In recent years, his work has been featured during Palm Springs Modernism Week, and restoration of his homes, including example tours by Atomic Ranch, is common. Preservationists now list Woodland West as a historic district, and Du Bois is increasingly acknowledged alongside other Desert Modernist architects such as Albert Frey, William Krisel, Donald Wexler, and Richard Harrison.

==Selected works==

- Charles Du Bois Residence (1954). A custom modern home in Los Angeles, later restored. The house became part of his early reputational development.
- Riviera Beach Estates (1955). A tract of ranch homes in the Palos Verdes Riviera, Torrance, California.
- Woodland West (1959–64). Approximately 1,300 Modern Ranch homes in Woodland Hills, Los Angeles which is now a recognized historic district.
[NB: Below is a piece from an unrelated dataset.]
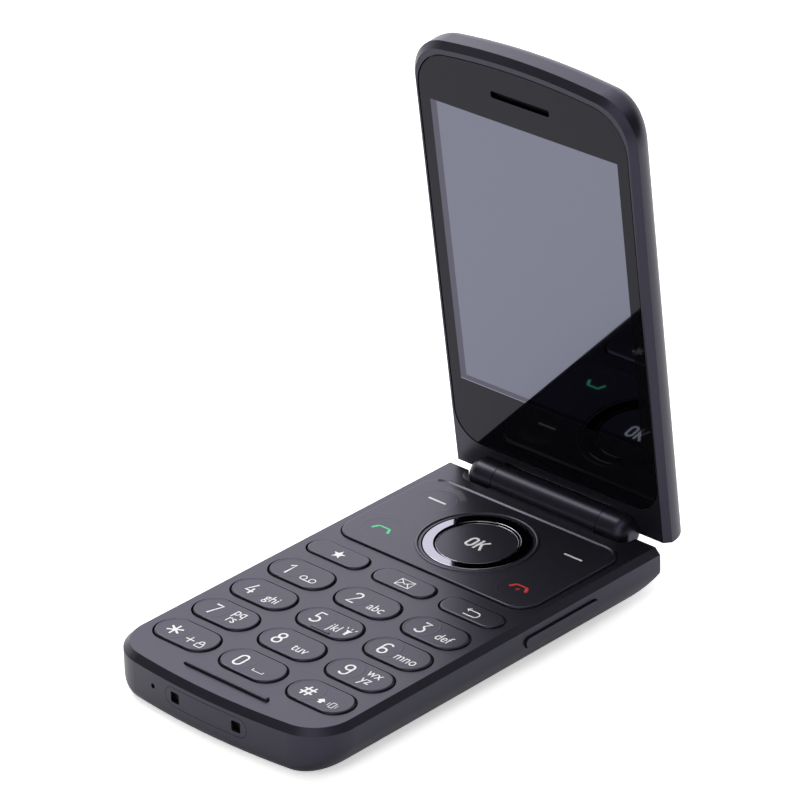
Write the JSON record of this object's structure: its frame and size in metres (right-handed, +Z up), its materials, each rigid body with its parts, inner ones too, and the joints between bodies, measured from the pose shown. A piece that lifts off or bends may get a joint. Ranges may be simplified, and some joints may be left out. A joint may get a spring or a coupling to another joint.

- Vista Las Palmas “Swiss Miss” Houses (1958–62). Approximately 15 chalet‑style A‑frame homes in Palm Springs, characterized by vaulted interiors and integrated indoor-outdoor layout.
- Sunrise Lanai (1962–64). A 22-unit condominium cluster in Palm Springs featuring double‑height A‑frame gables.
- Las Palmas Summit (1962–63). A themed residential tract adjacent to Vista Las Palmas marketed with tropical features.
- Purple Hills Estates (~1962) – 47 custom homes in Palm Desert with Desert Modernist and Polynesian design aspects.
- Canyon Estates (1968–73) – large resort‑style master plan including homes, clubhouse, golf course, and tennis, adjacent to Indian Canyons in Palm Springs.